In 1960 in Bates v. Little Rock , the court cited its ruling in NAACP v. Alabama, saying, “It is now beyond dispute that freedom of association for the purpose of advancing ideas and airing grievances is protected by the Due Process Clause of the Fourteenth Amendment from invasion by the States. . . . Freedoms such as these are protected not only against heavy-handed frontal attack, but also from being stifled by more subtle governmental interference.
...
The NSA’s data collection program is anything but narrowly tailored to a compelling state interest. Instead, it treats every American as potentially a party of interest to unlawful activity. How can that not affect how I think about my associations from this day forward?”

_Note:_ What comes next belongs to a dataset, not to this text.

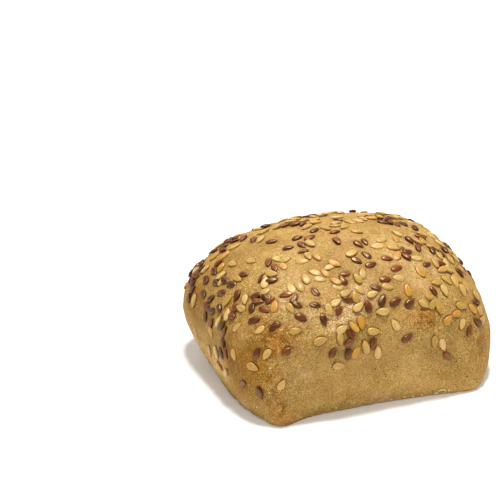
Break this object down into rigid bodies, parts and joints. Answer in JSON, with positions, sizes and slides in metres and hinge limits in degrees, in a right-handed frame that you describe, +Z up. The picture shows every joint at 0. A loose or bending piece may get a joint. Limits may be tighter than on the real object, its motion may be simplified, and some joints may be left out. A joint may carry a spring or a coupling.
{
  "type": "bread roll",
  "caption": "Squarish baked bread roll with a domed brown crust, bulging tucked-in sides, a pointed front corner and a thick scatter of brown linseed and pale seeds on top.",
  "frame": {"origin": "middle of the flat underside, under the middle of the roll's box", "axes": "+Z up out of the crown, +X along the longer side, -Y out of the long side that shows in the picture"},
  "size_m": [0.0989, 0.0819, 0.0508],
  "materials": {
    "crust": "satin baked crust, light brown with browner bumps, seeded"
  },
  "bodies": {
    "root": {"roll": "crust"}
  },
  "joints": []
}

Naturally, for organizations dedicated to violence like Al Qaida or the KKK, the public right to safety trumps the right to privacy. But the US government has already spied on peaceful groups such as Pledge of Resistance-Baltimore, a Quaker peace group. Therefore, there is reason to believe that the NSA has denied the right to privacy that is foundational to the right to peaceably assemble. The historical civil rights movement that we celebrate in the 50th Anniversary of the March on Washington could not have survived if their rights had been so violated.

At least in the past, "civil liberties" was the term used by predominantly white organizations that didn't want to get involved in messy issues like the "civil rights" that African Americans fought for. But there are no civil rights without civil liberties, and no civil liberties without civil rights.  

And with the NSA as it has operated under...eh... wartime conditions, there seem to be neither.